(Description of the task) Reproduce only the lines from the one containing "Reconstruct the object" through the one containing "ears, Z up.", exactly as written and with both ends included.

(Data for the task)
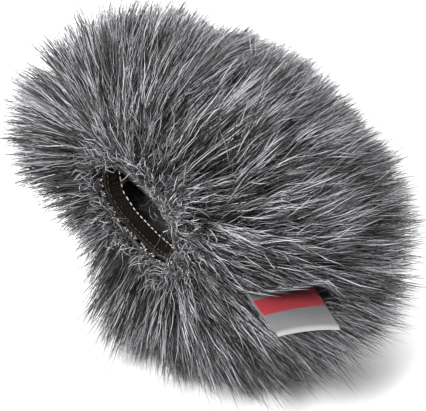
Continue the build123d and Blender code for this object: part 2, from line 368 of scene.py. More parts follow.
# ---- the bag's shape ------------------------------------------------------------------------
@dataclass
class BagShape:
    """The bag's skin as a formula: rounded sections from the mouth over the fullest part to the crown."""

    half_width: float = 0.0
    half_height: float = 0.0
    mouth_half_width: float = 0.0
    mouth_half_height: float = 0.0
    front: float = 0.0
    crown: float = 0.0
    seam_height: float = 0.0
    fullest_share: float = 1 / 3
    front_power: float = 2.1
    back_power: float = 2.3
    mouth_squareness: float = 2.8
    mouth_draw: float = 0.95
    body_squareness: float = 2.0
    crown_limit: float = 1.97

    @classmethod
    def from_frame(cls) -> "BagShape":
        """Read the sizes from the part's boxes."""
        low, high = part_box("upper_backing")
        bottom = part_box("lower_backing")[0]
        lip_low, lip_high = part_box("mouth_overlock_stitches")
        return cls(
            half_width=high.x,
            half_height=(high.z - bottom.z) / 2,
            mouth_half_width=(lip_high.x - lip_low.x) / 2 * cls.mouth_draw,
            mouth_half_height=(lip_high.z - lip_low.z) / 2 * cls.mouth_draw,
            front=low.y,
            crown=high.y,
            seam_height=(high.z + bottom.z) / 2,
        )

    def point(self, along: np.ndarray, turn: np.ndarray, inset: float = 0.0) -> np.ndarray:
        """Points of the skin.

        Args:
            along: 0 at the mouth, 1 at the fullest section, 2 at the crown.
            turn: angle round the axis, from +X towards +Z.
            inset: distance inwards from the skin.

        Returns:
            An array of points, one row each.
        """
        depth = self.crown - self.front
        fullest = depth * self.fullest_share
        front = np.clip(along, 0, 1) * math.pi / 2
        back = np.clip(along - 1, 0, 1) * math.pi / 2
        swell = np.sin(front) ** (2 / self.front_power)
        shrink = np.maximum(np.cos(back), 0) ** (2 / self.back_power)
        y_front = inset + (fullest - inset) * (1 - np.maximum(np.cos(front), 0) ** (2 / self.front_power))
        y_back = (depth - inset - fullest) * np.sin(back) ** (2 / self.back_power)
        wide = self.mouth_half_width + (self.half_width - self.mouth_half_width) * swell - inset
        high = self.mouth_half_height + (self.half_height - self.mouth_half_height) * swell - inset
        square = self.body_squareness + (self.mouth_squareness - self.body_squareness) * (1 - swell) ** 1.5
        x = wide * shrink * signed_power(np.cos(turn), 2 / square)
        z = high * shrink * signed_power(np.sin(turn), 2 / square) + self.seam_height
        return np.stack([x, self.front + y_front + y_back, z], -1)

    def frame_at(self, along: np.ndarray, turn: np.ndarray) -> tuple[np.ndarray, np.ndarray, np.ndarray]:
        """Points of the skin with the directions there.

        Args:
            along: 0 at the mouth, 1 at the fullest section, 2 at the crown.
            turn: angle round the axis, from +X towards +Z.

        Returns:
            The points, their outward normals, and the directions along the skin, away from the mouth.
        """
        step = 1e-3
        last = 1.995
        here = self.point(along, turn)
        behind = self.point(np.minimum(along, last) - step, turn)
        ahead = self.point(np.minimum(along + step, last), turn) - behind
        across = self.point(along, turn + step) - self.point(along, turn - step)
        normal = unit(np.cross(ahead, across))
        return here, normal, unit(ahead)

    def scatter(self, count: int, rng: np.random.Generator) -> tuple[np.ndarray, np.ndarray]:
        """Evenly spread random places on the skin.

        Args:
            count: how many.
            rng: the random source.

        Returns:
            The places' along and turn values.
        """
        rows, columns = 96, 180
        along = np.linspace(0, self.crown_limit, rows + 1)
        turn = np.linspace(0, ROUND, columns + 1)
        grid = self.point(along[:, None] + 0 * turn, turn[None, :] + 0 * along[:, None])
        one = grid[1:, 1:] - grid[:-1, :-1]
        two = grid[1:, :-1] - grid[:-1, 1:]
        area = np.linalg.norm(np.cross(one, two), axis=-1).ravel()
        cell = rng.choice(area.size, count, p=area / area.sum())
        row, column = np.divmod(cell, columns)
        return (
            along[row] + rng.random(count) * (along[1] - along[0]),
            turn[column] + rng.random(count) * (turn[1] - turn[0]),
        )


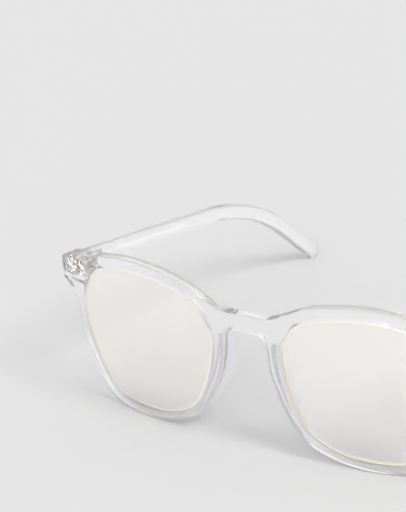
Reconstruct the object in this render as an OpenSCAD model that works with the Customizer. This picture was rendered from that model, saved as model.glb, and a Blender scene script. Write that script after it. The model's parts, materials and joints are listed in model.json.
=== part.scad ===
// Blue light glasses: a clear, full-rim acetate frame with two thin lenses, two bonded nose pads and
// two temples on three-knuckle metal hinges. Millimetres, standing open on the rims and temple tips.
// X runs to the wearer's left, Y from the front towards the ears, Z up.

/* [Front] */
// Width of the front over both end pieces
front_w = 139; // [133:0.5:145]
// Radius of the face curve, seen from above
face_r = 205; // [180:5:260]
// Thickness of the front
front_t = 3.3; // [3:0.1:4]
// How far the top of the front leans forward, in degrees
front_tilt = 7.2; // [6:0.2:8]

/* [Lenses] */
// Thickness of a lens
lens_t = 1.8; // [1.4:0.1:2]
// Depth of a lens behind the front face
lens_inset = 0.8; // [0.6:0.1:0.9]
// How far a lens edge reaches into the rim's groove
groove_d = 0.5; // [0.3:0.1:0.7]

/* [Nose pads] */
// Thickness of a nose pad where it meets the rim
pad_t = 2.2; // [1.8:0.1:2.4]

/* [Temples] */
// Length of a temple along its curve
temple_l = 150; // [145:1:155]
// Thickness of a temple at its hinge
temple_t = 4.2; // [3.8:0.1:4.4]
// Thickness of a temple at its tip
tip_t = 3.2; // [2.8:0.1:3.6]
// Straight length in front of the ear bend
straight_l = 70; // [66:1:74]
// Radius of the ear bend
bend_r = 102; // [95:1:110]
// Angle of the ear bend, in degrees
bend_a = 29.3; // [27:0.1:31]
// How much a temple slopes down towards its tip, in degrees
slope = 5.4; // [5:0.1:6]
// How much a temple turns in towards the head, in degrees
toe_in = 1.2; // [0.8:0.1:1.6]

/* [Hinges] */
// Outer diameter of a hinge barrel
barrel_d = 2.6; // [2.4:0.1:2.8]
// Height of one knuckle
knuckle_h = 1.5; // [1.4:0.1:1.6]
// Diameter of the hinge screw's shank
screw_d = 1.2; // [1:0.1:1.3]
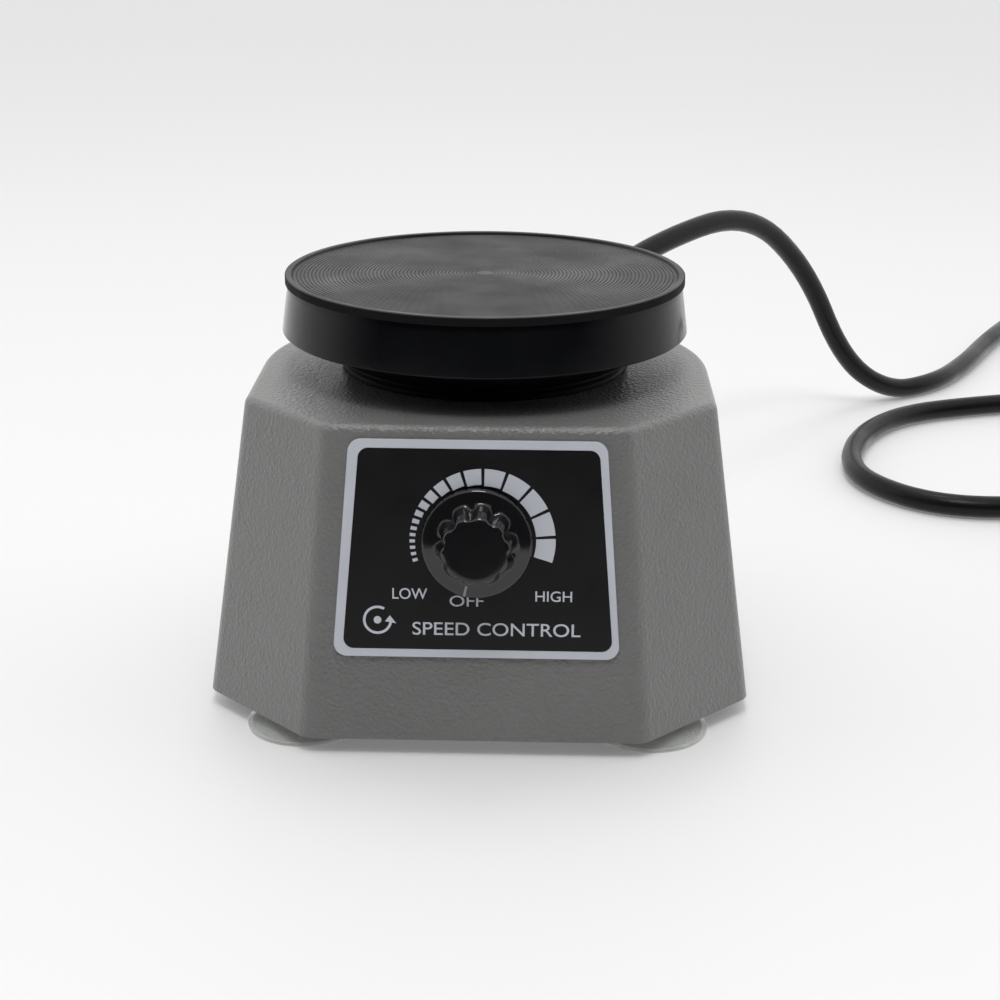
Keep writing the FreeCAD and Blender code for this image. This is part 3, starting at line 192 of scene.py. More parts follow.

(Task answer)
Reconstruct the object in this render as an OpenSCAD model that works with the Customizer. This picture was rendered from that model, saved as model.glb, and a Blender scene script. Write that script after it. The model's parts, materials and joints are listed in model.json.
=== part.scad ===
// Blue light glasses: a clear, full-rim acetate frame with two thin lenses, two bonded nose pads and
// two temples on three-knuckle metal hinges. Millimetres, standing open on the rims and temple tips.
// X runs to the wearer's left, Y from the front towards the ears, Z up.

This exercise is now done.